Don’t be taken in by the wannabe gladiators that swarm outside the Colosseum today. They’re officially banned from posing for photos for money, but that doesn’t stop them from hoping to swindle tourists into paying (too much) for a photo op.
The Forum is right next door to the Colosseum (and covered by the same ticket). These few acres of land – arguably the most important piece of real estate in Western civilization – were the ancient center for politics, religion and commerce. This is where the Vestal Virgins tended the perpetual fire, where Julius Caesar was cremated and where Emperor Caligula had his palace.
Today the site is littered with small fragments of the huge buildings that once stood there. The main street – the Via Sacra – still cuts authoritatively through the heart of the Forum, just as it did 2,000 years ago. But you’ll mostly see crumbling columns and half-buried foundations. Still, walking along the rubble paths, I can’t help but think I’m kicking some of the same pebbles that stuck in Julius Caesar’s sandals.
What happened to the long-gone buildings? Earthquakes destroyed some of them, but more than anything, they were scavenged by Roman citizens. They carted off the pre-cut stones and re-used them in palaces and churches (some bits of the Colosseum ended up in St. Peter’s Basilica).
Thankfully, no one recycled the magnificent Pantheon (A.D. 120), the best-preserved temple from ancient Rome.
This stately building, about a 20-minute walk from the Forum, is the ideal remedy for a brain tired from mentally reconstructing the Colosseum or the Forum.
The Pantheon survived so well because it’s been in continuous use for more than 2,000 years. It went almost directly from being a pagan temple to being a Christian church.
Even if built to exalt the gods, the Pantheon is just as much a symbol of Roman human greatness. The massive, 40-foot granite columns that support its portico are so huge, it takes four tourists to hug one. Entering here (it’s free), you feel the power and ambition that fueled the empire.
Inside, you stand in a cavernous rotunda, a testament to Roman engineering. The subtle interior illumination is defined by the oculus, the opening at the top of the dome and the only source of light. (Once a year, on Pentecost Sunday, tens of thousands of rose petals flutter through the opening in the traditional “rain of red roses.”)
The dome’s dimensions are classic – based on a perfect circle, as wide as it is tall (140 feet) – and its construction is ingenious. It’s made of poured concrete, which gets thinner and lighter with height – the highest part is made with pumice, an airy volcanic stone.
This was the largest dome anywhere until the Renaissance.

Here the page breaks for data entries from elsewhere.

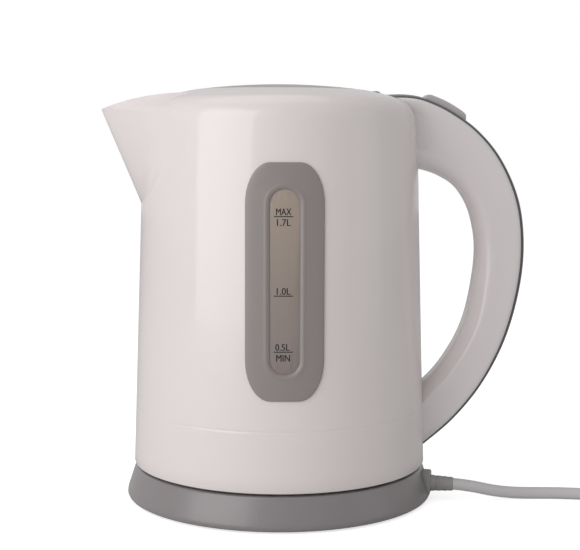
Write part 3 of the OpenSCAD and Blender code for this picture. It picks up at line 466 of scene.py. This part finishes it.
def spout_r(angle, z):
    """Radius of the spout's outside: two flat sides that meet in a small nose, let softly into the wall."""
    nose = TIP_R + LEAN * (z - TIP_Z)
    wall = wall_r(min(z, RIM_Z))
    seam = math.radians(23 + 7.5 * step(180, 210, z)) * max(min((z - 160.2) / 20, 1), 0.01) ** 0.5
    root = wall_r(min(z, 206))
    half = math.atan2(root * math.sin(seam), max(nose - root * math.cos(seam), 0.05))
    if z > TIP_Z:
        half += math.radians(1.5) * (TIP_Z - z)
    blunt = 0.05 + 0.0016 * max(TIP_Z - z, 0)
    a = math.sqrt(angle ** 2 + blunt ** 2) - blunt
    past = max(a + half - math.radians(90), 0)
    side = nose * math.sin(half) / math.sin(min(a + half, math.radians(90))) - 26 * past
    side -= 60 * max(abs(angle) - 0.66, 0) ** 1.5 + 0.5 * max(161 - z, 0)
    wall -= 0.35
    soft = (0.5 + min(0.07 * max(214 - z, 0), 1.8)) * (0.25 + 0.75 * step(158, 172, z))
    h = max(soft - abs(side - wall), 0)
    return max(side, wall) + h * h / (4 * soft)


bm = bmesh.new()
bmesh.ops.create_grid(bm, x_segments=96, y_segments=56, size=1)
for v in bm.verts:
    angle = math.copysign(abs(v.co.x) ** 1.35, v.co.x) * SPOUT_SPAN
    top = 214.0
    for _ in range(8):
        top = lip_z(-spout_r(angle, top) * math.cos(angle))
    z = SPOUT_FOOT_Z + (top - SPOUT_FOOT_Z) * (v.co.y + 1) / 2
    r = spout_r(angle, z)
    v.co = Vector((-r * math.cos(angle), -r * math.sin(angle), z)) * MM
bmesh.ops.recalc_face_normals(bm, faces=bm.faces)
tip = max(bm.faces, key=lambda f: -f.calc_center_median().x)
if tip.normal.x > 0:
    bmesh.ops.reverse_faces(bm, faces=bm.faces)
spout = finished(bm, "jug_spout", jug_white, "jug", ["jug_body"], angle=50)
shell = spout.modifiers.new("wall", "SOLIDIFY")
shell.thickness, shell.offset = SPOUT_WALL * MM, -1
round_lip = spout.modifiers.new("lip", "BEVEL")
round_lip.width, round_lip.segments, round_lip.limit_method = 0.7 * MM, 3, "ANGLE"
round_lip.angle_limit = math.radians(55)
round_lip.harden_normals = True

# ---------------------------------------------------------------- bottom cover and heater
# White plastic cover screwed on from below. Over it a steel heating plate is clamped against a silicone
# seal, with the alloy element under it and the control block that cuts the power when it boils dry.
cover_white = moulded("cover_white", (222, 216, 214), rough=0.42, drift=0.03,
                      smudge=0.05, grain=0.6, depth=0.2)
softened("bottom_cover", cover_white, round_mm=0.25)
softened("cover_screws", zinc, round_mm=0.12)
steel = metal("plate_steel", (205, 205, 203), rough=0.24, marks=0.1, size=220)
silicone = moulded("silicone", (214, 210, 204), rough=0.6)
alloy = metal("element_alloy", (168, 168, 170), rough=0.42, marks=0.1, size=180)
cream = moulded("control_cream", (226, 220, 206), rough=0.5)
softened("heating_plate", steel, round_mm=0.2)
softened("plate_seal", silicone, round_mm=0.2)
softened("heating_element", alloy, round_mm=0.15)
softened("thermostat", cream, round_mm=0.3)
softened("thermostat_screws", zinc, round_mm=0.12)

# ---------------------------------------------------------------- gauge
# Water gauge on the side of the jug: a grey moulded frame, bent to the wall, with a bead round a smoky
# clear window that sits in a silicone seal.
gauge_grey = moulded("gauge_grey", (146, 138, 136), rough=0.4, drift=0.02, smudge=0.03, grain=0.5, depth=0.1,
                     Coat_Weight=0.3, Coat_Roughness=0.25)
FRAME_W, FRAME_H, CORNER_W, CORNER_H = 39.5, 118.7, 12.4, 20.5
WINDOW_W, WINDOW_H = 15.6, 92.6
PER_CORNER, ON_TOP = 11, 4


def on_wall(u, v, d):
    """The point u across and v up from the gauge's middle, d out from the jug's wall."""
    z = GAUGE_Z + v
    return Vector((u, -math.sqrt((wall_r(z) + d) ** 2 - u * u), z)) * MM


def wrapped(bm, rings):
    """Closed outlines (width, height, corner width, corner height, depth) laid on the wall and bridged.

    A straight top or bottom gets points between its ends too, so that it bends with the wall.
    """
    first = last = None
    for w, h, a, b, depth in rings:
        flat = pill(w, h, a, b)
        outline = []
        for k, (u, v) in enumerate(flat):
            outline.append((u, v))
            nu, nv = flat[(k + 1) % len(flat)]
            if abs(v - nv) < 0.01 and abs(u - nu) > 0.02 and k % PER_CORNER == PER_CORNER - 1:
                outline += [(u + (nu - u) * i / (ON_TOP + 1), v) for i in range(1, ON_TOP + 1)]
        while len(outline) < 4 * PER_CORNER + 2 * ON_TOP:
            outline.append(outline[-1])
        ring = [bm.verts.new(on_wall(u, v, depth)) for u, v in outline]
        edges = [bm.edges.new((ring[k], ring[(k + 1) % len(ring)])) for k in range(len(ring))]
        if last:
            bmesh.ops.bridge_loops(bm, edges=last + edges)
        first, last = first or edges, edges
    bmesh.ops.bridge_loops(bm, edges=last + first)
    bmesh.ops.remove_doubles(bm, verts=bm.verts, dist=0.001 * MM)
    bmesh.ops.recalc_face_normals(bm, faces=bm.faces)


def round_ring(grow, depth):
    """An outline that runs round the window at a distance, with full-round ends."""
    w, h = WINDOW_W + 2 * grow, WINDOW_H + 2 * grow
    return (w, h, w / 2 - 0.3, w / 2 - 0.3, depth)


def frame_ring(inset, depth):
    """The frame's own outline moved in."""
    return (FRAME_W - 2 * inset, FRAME_H - 2 * inset, CORNER_W - inset * 0.6, CORNER_H - inset * 0.6, depth)


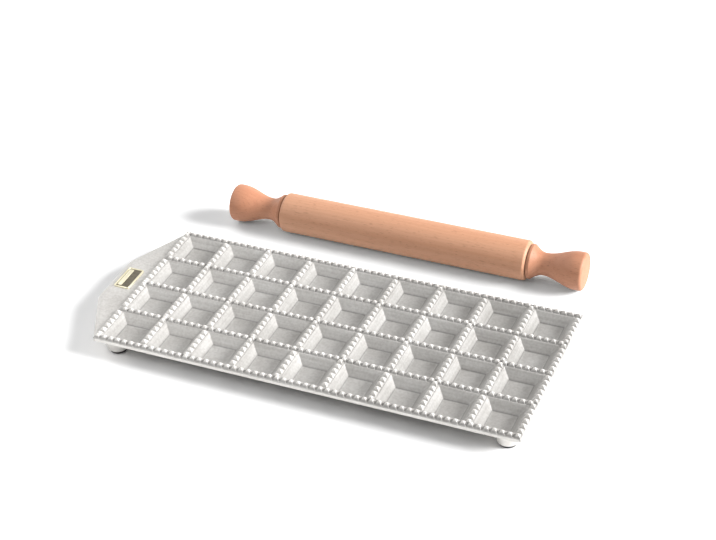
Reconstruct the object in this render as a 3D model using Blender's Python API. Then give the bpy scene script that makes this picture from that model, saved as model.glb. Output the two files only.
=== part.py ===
"""Ravioli mould: a cast tray of square pockets with toothed cutting ridges, on four rubber feet,
and the wooden rolling pin that is used on it.

Run with: blender --background --python part.py
Units are metres. X runs along the tray with the grab tab at -X, Y runs from the near side to the
rolling pin, Z is up and the table is z = 0.
"""
import math

import bmesh
import bpy
from mathutils import Vector

# Pocket grid
COLUMNS = 9
ROWS = 4
POCKET_PITCH = 0.0340
TEETH_ALONG = 58
TEETH_ACROSS = 26

# Heights above the table
TIP_HEIGHT = 0.0180
TOOTH_HEIGHT = 0.0024
SKIRT_HEIGHT = 0.0127

# Toothed ridges and pockets, measured from a ridge's centre line
TOOTH_HALF_WIDTH = 0.0026
MOUTH_INSET = 0.0030
FLOOR_INSET = 0.0084
POCKET_DEPTH = 0.0068

# Walls of the casting
WEB_THICKNESS = 0.0022
FLOOR_THICKNESS = 0.0022
SIDE_WALL = 0.0026
SKIRT_WALL = 0.0025
SKIRT_DRAFT = 0.0005
SKIRT_CORNER_RADIUS = 0.0030

# Grab tab
TAB_REACH = 0.0255
TAB_END_HALF_WIDTH = 0.0240
TAB_CORNER_RADIUS = 0.0150
TAB_STEP_DOWN = 0.0006
TAB_THICKNESS = 0.0032
TAB_ROLL = 0.0050
TAB_SIDE_STEP = 0.0003

# Legs and feet
LEG_INSET = 0.0095
LEG_TOP_RADIUS = 0.0118
LEG_BOTTOM_RADIUS = 0.0072
FOOT_RADIUS = 0.0060
FOOT_HEIGHT = 0.0020
FOOT_EDGE = 0.0008
FOOT_STEM_RADIUS = 0.0022
FOOT_STEM_LENGTH = 0.0040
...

Only then did Brunelleschi jump-start that new artistic era by borrowing some of the Pantheon’s features for his cathedral dome in Florence.
The wonder of ancient Rome is not how much of it has disappeared but how much still exists. For nearly 2,000 years, the Colosseum, the Forum and the Pantheon have been the iconic symbols of the Eternal City. After doing the Caesar Shuffle, you’ll give an unreserved thumbs-up to Rome’s enduring grandeur.
Rick Steves (www.ricksteves.com) writes European travel guidebooks and hosts travel shows on public television and public radio. E-mail him at email@example.com and follow his blog on Facebook.
IF YOU GO
SLEEPING: Antica Locanda Hotel is a quiet gem with romantically rustic rooms not far from the Colosseum (moderate, www.anticalocandaroma.it). Hotel Paba is a cozy throwback just two blocks from the Forum (moderate, www.hotelpaba.com).
EATING: Just behind the Colosseum, the simple and rustic Alle Carrette Pizzeria serves fantastic pizza (budget, Vicolo delle Carrette 14, tel. 06-679-2770). A splurge near the Pantheon, Ristorante da Fortunato has fresh flowers on the table and black-tied waiters (splurge, Via del Pantheon 55, tel. 06-679-2788).
GETTING AROUND: Ancient Rome’s sights are manageable on foot, and Rome’s public transportation system is cheap and efficient. Taxis are also a smart option.